商社特別版 三菱商事で問われる北米社長の重み
三菱商事の垣内威彦社長は4月で就任4年になる。慣例に従えばあと2年での交代が濃厚だ。
早くから「次の社長候補の一人」と言われてきたのは、エネルギー部門出身で、今春、CDO(最高デジタル責任者)から北米三菱商事社長へ異動する高岡英則氏だ。三菱商事は2019年度、デジタル人材の採用・育成やIT企業への投資、連携を担う部署を鳴り物入りで創設し、トップのポストであるCDOに高岡氏が就いた。CDO就任1年での交代には、会社としてのデジタル対応への本気度に疑問符がつく。
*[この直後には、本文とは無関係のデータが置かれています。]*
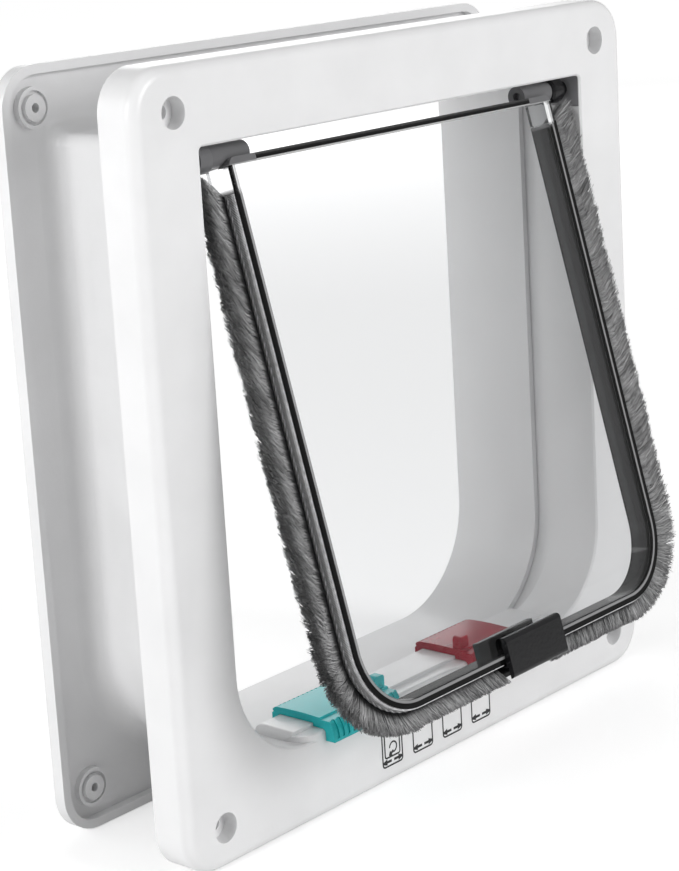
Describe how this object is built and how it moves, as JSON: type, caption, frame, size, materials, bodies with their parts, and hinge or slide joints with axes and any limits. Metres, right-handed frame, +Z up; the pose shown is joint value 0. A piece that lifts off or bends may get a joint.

高岡氏が就任する北米三菱商事の社長ポストは、かつて槙原稔元会長が前身である米国三菱商事の社長を務めるなど、本社社長の登竜門であった。しかし、小林健会長や垣内社長は北米三菱商事トップは務めていない。高岡氏の今後の進路は、北米三菱商事が社長登竜門ポストとして復活するのか、を占う上で注目に値する。
垣内社長に連なる食品部門出身の京谷裕・コンシューマー産業グループCEO(最高経営責任者)も、次期社長候補だ。ただ、京谷氏がトップに就けば2代続けて生活産業出身となり、社内で他部署からの反発が高まるリスクがある。